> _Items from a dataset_

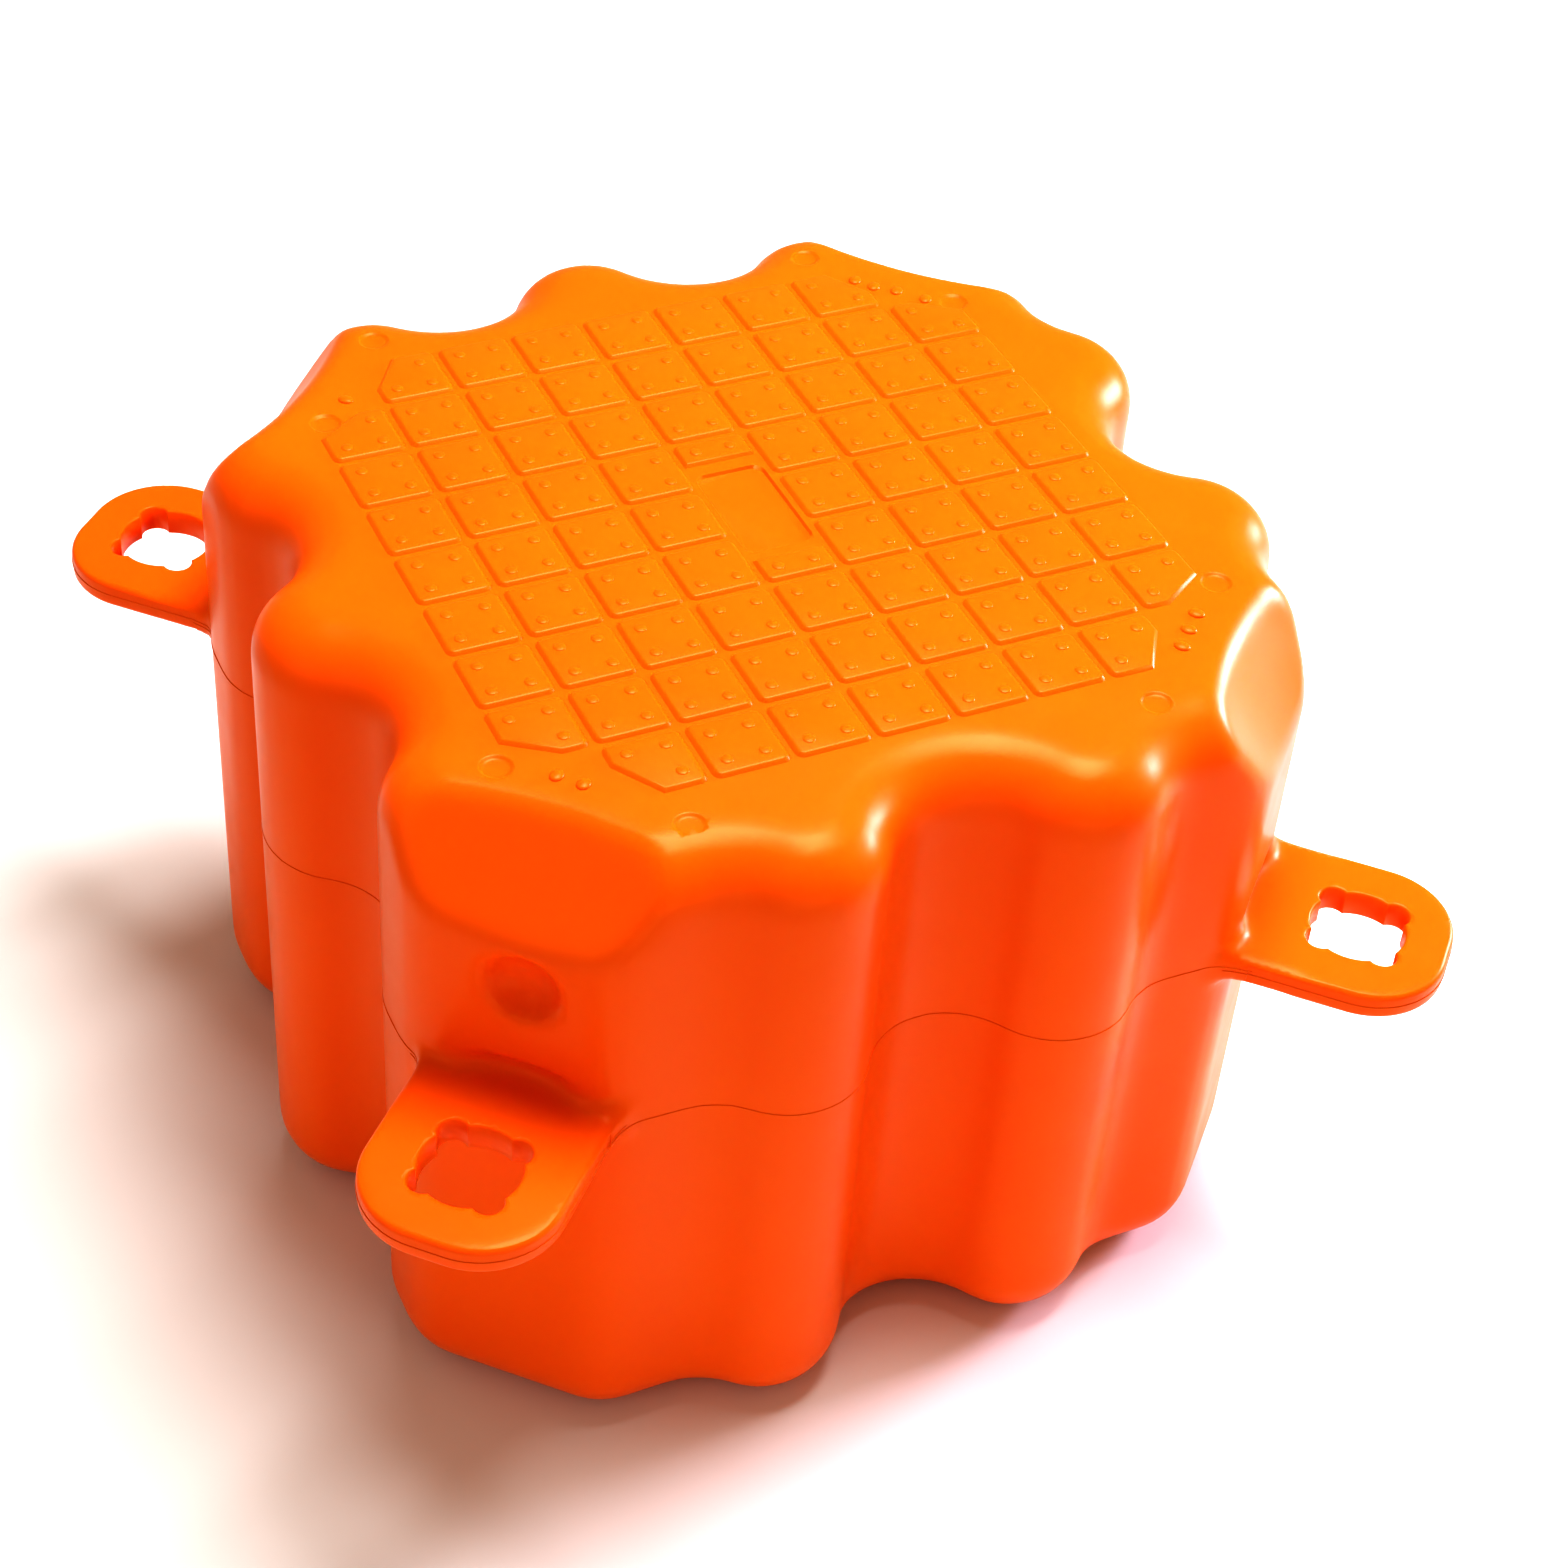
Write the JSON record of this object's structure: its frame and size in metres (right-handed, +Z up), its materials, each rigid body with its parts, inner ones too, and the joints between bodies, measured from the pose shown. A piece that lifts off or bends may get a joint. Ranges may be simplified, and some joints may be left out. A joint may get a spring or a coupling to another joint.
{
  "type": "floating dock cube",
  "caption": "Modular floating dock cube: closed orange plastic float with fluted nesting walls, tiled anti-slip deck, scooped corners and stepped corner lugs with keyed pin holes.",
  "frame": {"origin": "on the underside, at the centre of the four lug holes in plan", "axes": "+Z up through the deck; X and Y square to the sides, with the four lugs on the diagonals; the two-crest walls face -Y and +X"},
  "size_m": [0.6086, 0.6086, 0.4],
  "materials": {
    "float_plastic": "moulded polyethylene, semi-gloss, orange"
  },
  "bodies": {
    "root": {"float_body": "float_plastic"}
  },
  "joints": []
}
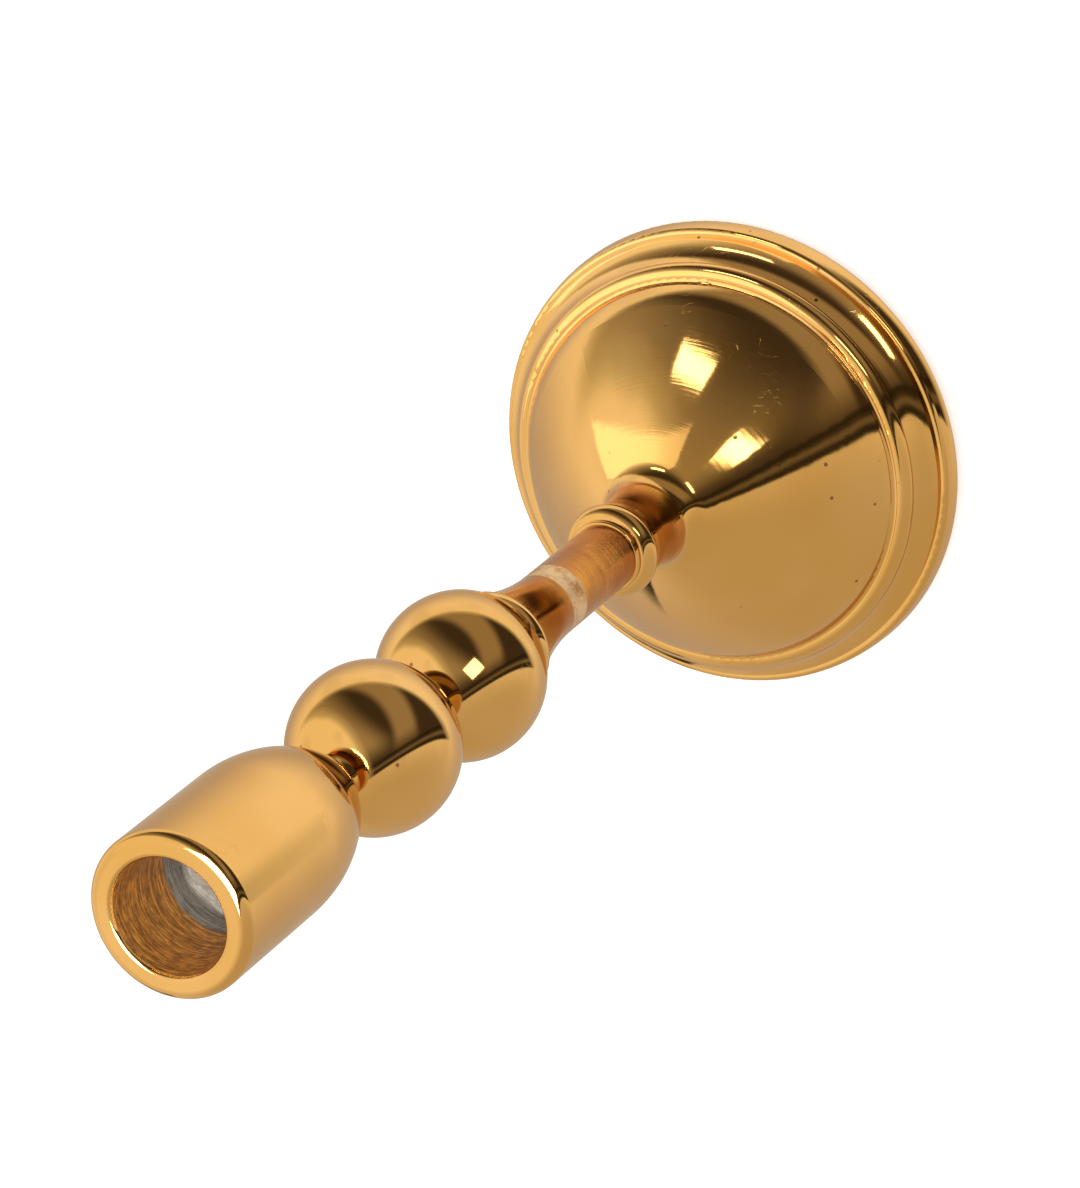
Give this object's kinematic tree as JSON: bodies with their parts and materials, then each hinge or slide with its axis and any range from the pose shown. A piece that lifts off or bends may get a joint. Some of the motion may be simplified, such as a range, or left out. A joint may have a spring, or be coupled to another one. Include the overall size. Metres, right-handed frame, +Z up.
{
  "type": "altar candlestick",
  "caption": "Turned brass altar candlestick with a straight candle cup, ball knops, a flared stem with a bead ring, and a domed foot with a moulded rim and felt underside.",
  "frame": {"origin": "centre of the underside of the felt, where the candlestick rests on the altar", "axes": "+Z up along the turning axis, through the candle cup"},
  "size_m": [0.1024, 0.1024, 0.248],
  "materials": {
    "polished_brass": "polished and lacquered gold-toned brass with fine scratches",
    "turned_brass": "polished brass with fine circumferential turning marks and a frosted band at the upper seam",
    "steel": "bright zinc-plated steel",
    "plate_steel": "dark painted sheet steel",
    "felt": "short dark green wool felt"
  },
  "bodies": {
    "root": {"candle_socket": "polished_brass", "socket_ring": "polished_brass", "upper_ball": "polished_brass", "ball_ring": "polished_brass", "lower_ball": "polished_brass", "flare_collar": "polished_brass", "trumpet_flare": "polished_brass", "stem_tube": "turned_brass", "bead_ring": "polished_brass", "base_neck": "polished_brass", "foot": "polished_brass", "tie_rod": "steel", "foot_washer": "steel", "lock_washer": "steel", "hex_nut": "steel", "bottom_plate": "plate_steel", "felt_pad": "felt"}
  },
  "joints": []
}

> _Required work_
Take the listing above and write it out again exactly.

> _Task solution_
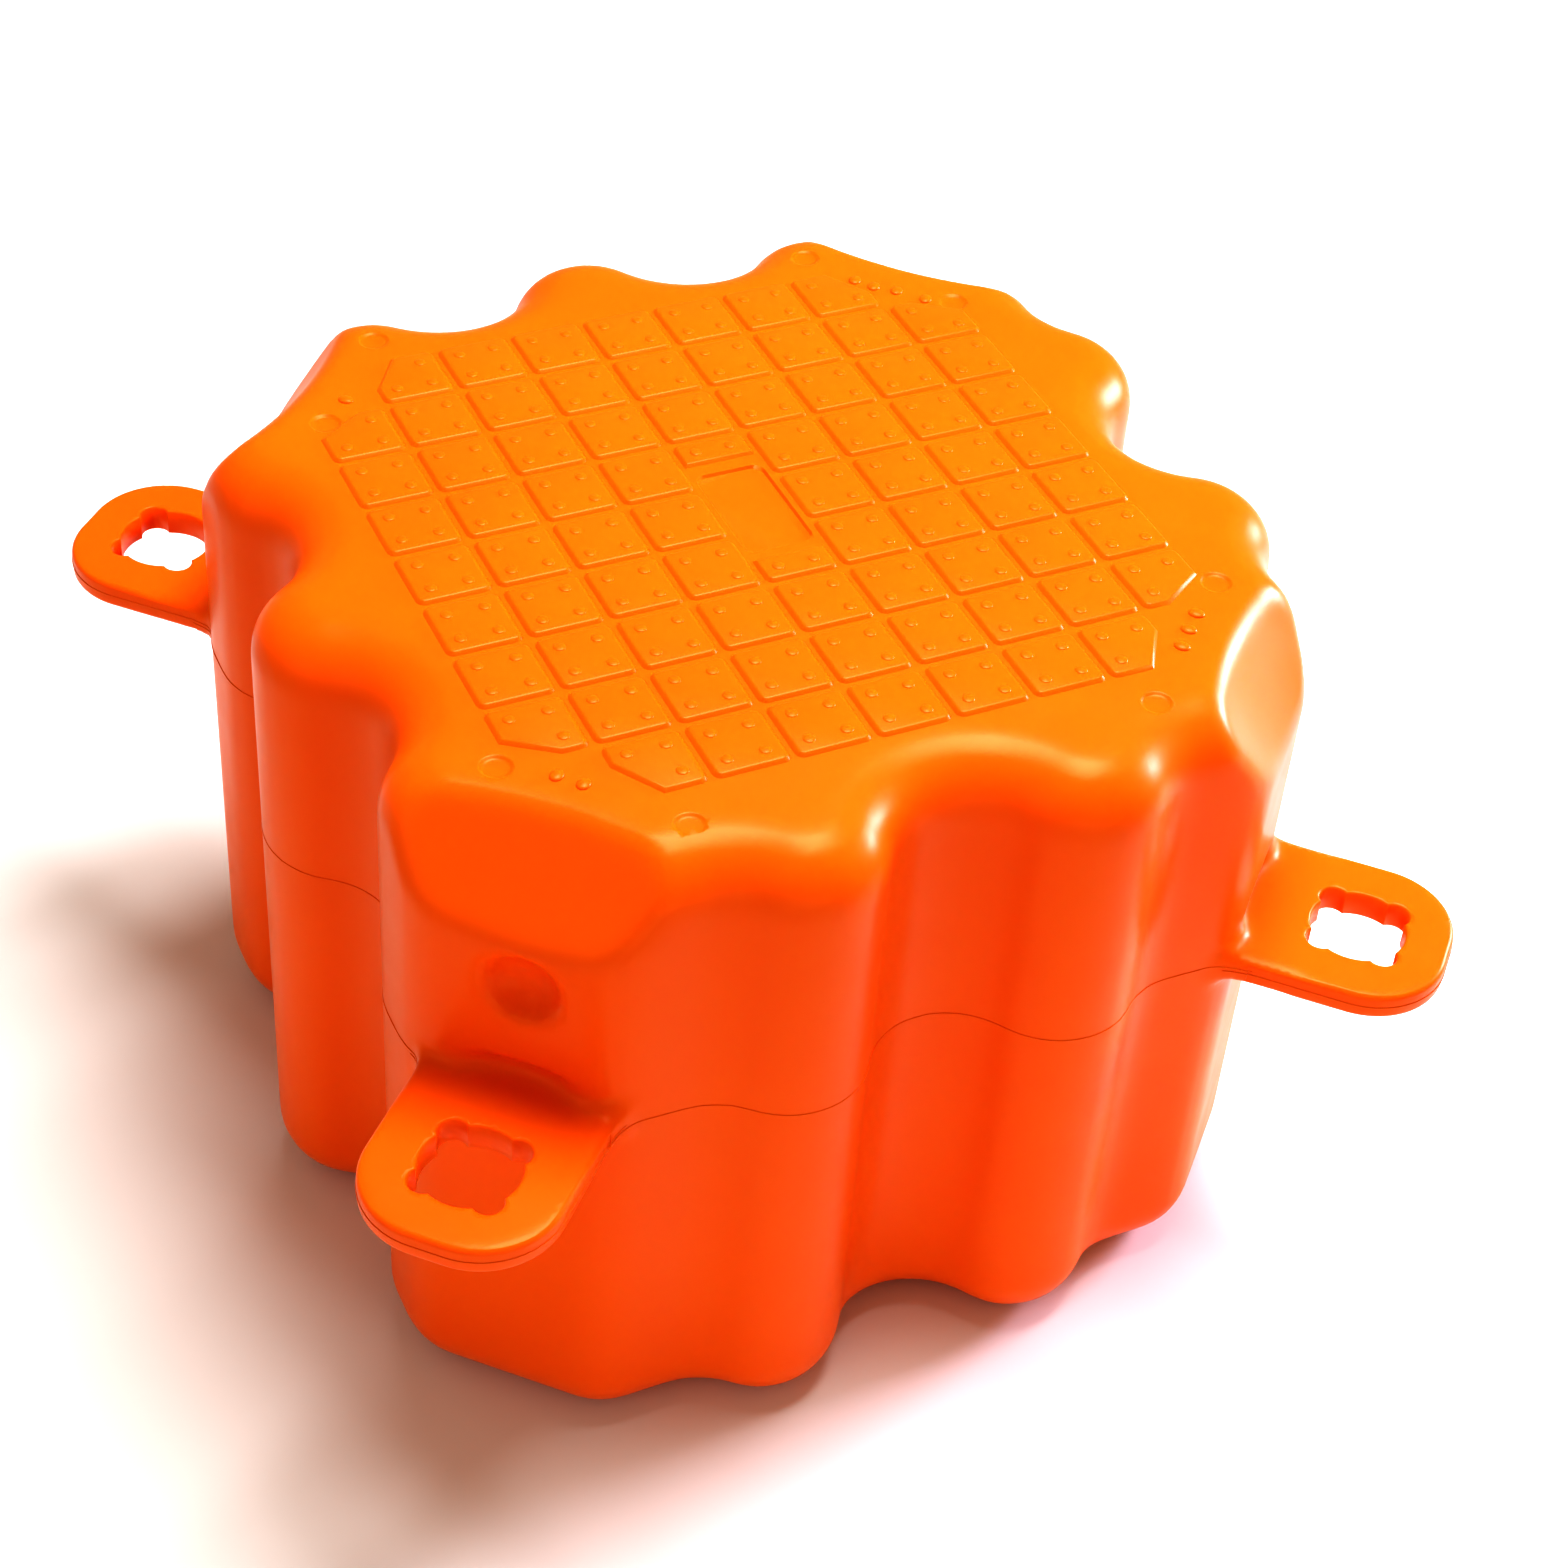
Write the JSON record of this object's structure: its frame and size in metres (right-handed, +Z up), its materials, each rigid body with its parts, inner ones too, and the joints between bodies, measured from the pose shown. A piece that lifts off or bends may get a joint. Ranges may be simplified, and some joints may be left out. A joint may get a spring or a coupling to another joint.
{
  "type": "floating dock cube",
  "caption": "Modular floating dock cube: closed orange plastic float with fluted nesting walls, tiled anti-slip deck, scooped corners and stepped corner lugs with keyed pin holes.",
  "frame": {"origin": "on the underside, at the centre of the four lug holes in plan", "axes": "+Z up through the deck; X and Y square to the sides, with the four lugs on the diagonals; the two-crest walls face -Y and +X"},
  "size_m": [0.6086, 0.6086, 0.4],
  "materials": {
    "float_plastic": "moulded polyethylene, semi-gloss, orange"
  },
  "bodies": {
    "root": {"float_body": "float_plastic"}
  },
  "joints": []
}
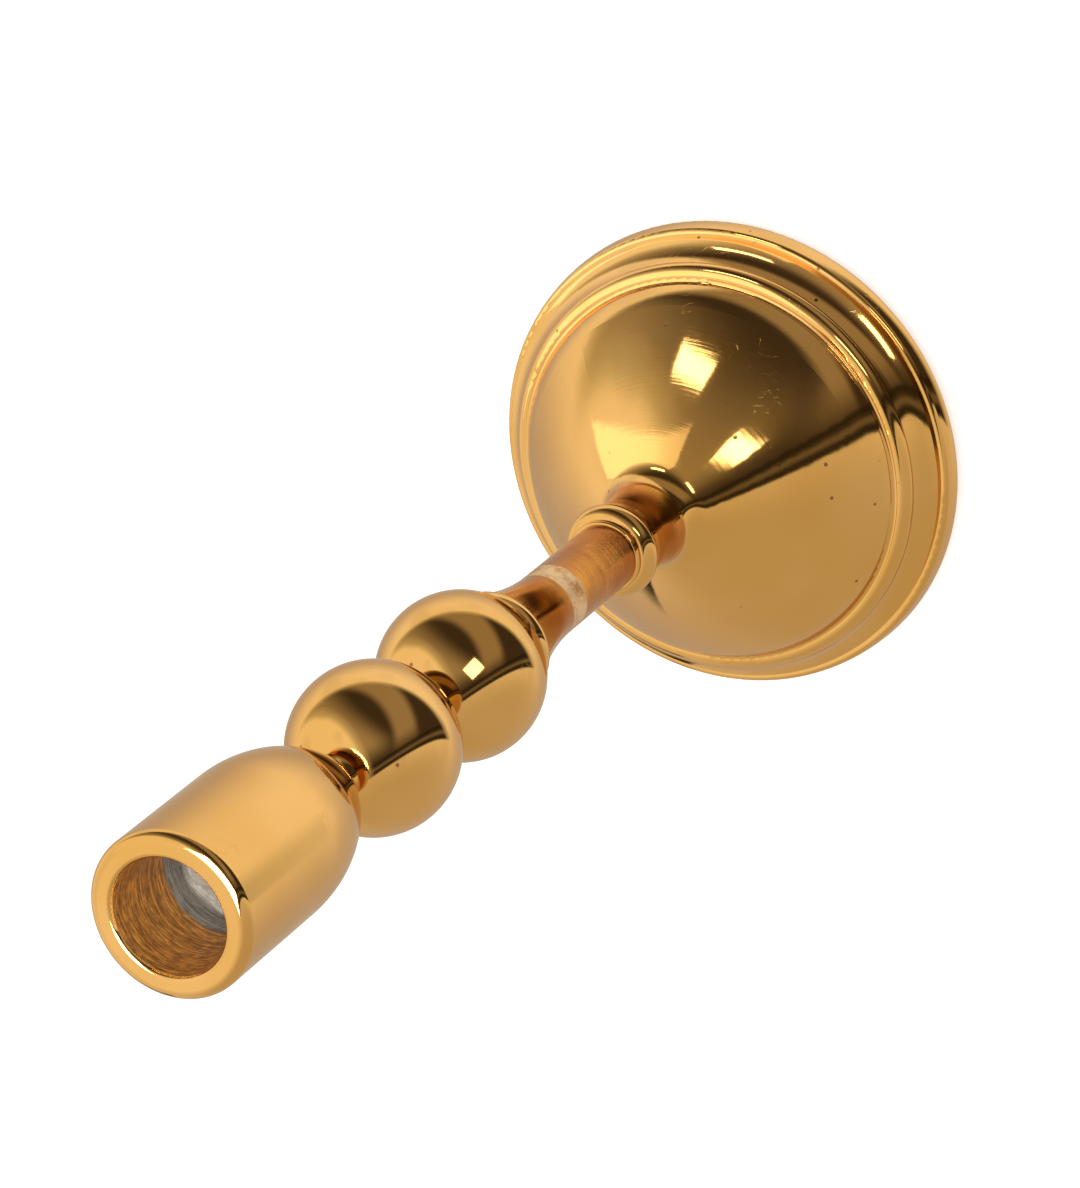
Give this object's kinematic tree as JSON: bodies with their parts and materials, then each hinge or slide with its axis and any range from the pose shown. A piece that lifts off or bends may get a joint. Some of the motion may be simplified, such as a range, or left out. A joint may have a spring, or be coupled to another one. Include the overall size. Metres, right-handed frame, +Z up.
{
  "type": "altar candlestick",
  "caption": "Turned brass altar candlestick with a straight candle cup, ball knops, a flared stem with a bead ring, and a domed foot with a moulded rim and felt underside.",
  "frame": {"origin": "centre of the underside of the felt, where the candlestick rests on the altar", "axes": "+Z up along the turning axis, through the candle cup"},
  "size_m": [0.1024, 0.1024, 0.248],
  "materials": {
    "polished_brass": "polished and lacquered gold-toned brass with fine scratches",
    "turned_brass": "polished brass with fine circumferential turning marks and a frosted band at the upper seam",
    "steel": "bright zinc-plated steel",
    "plate_steel": "dark painted sheet steel",
    "felt": "short dark green wool felt"
  },
  "bodies": {
    "root": {"candle_socket": "polished_brass", "socket_ring": "polished_brass", "upper_ball": "polished_brass", "ball_ring": "polished_brass", "lower_ball": "polished_brass", "flare_collar": "polished_brass", "trumpet_flare": "polished_brass", "stem_tube": "turned_brass", "bead_ring": "polished_brass", "base_neck": "polished_brass", "foot": "polished_brass", "tie_rod": "steel", "foot_washer": "steel", "lock_washer": "steel", "hex_nut": "steel", "bottom_plate": "plate_steel", "felt_pad": "felt"}
  },
  "joints": []
}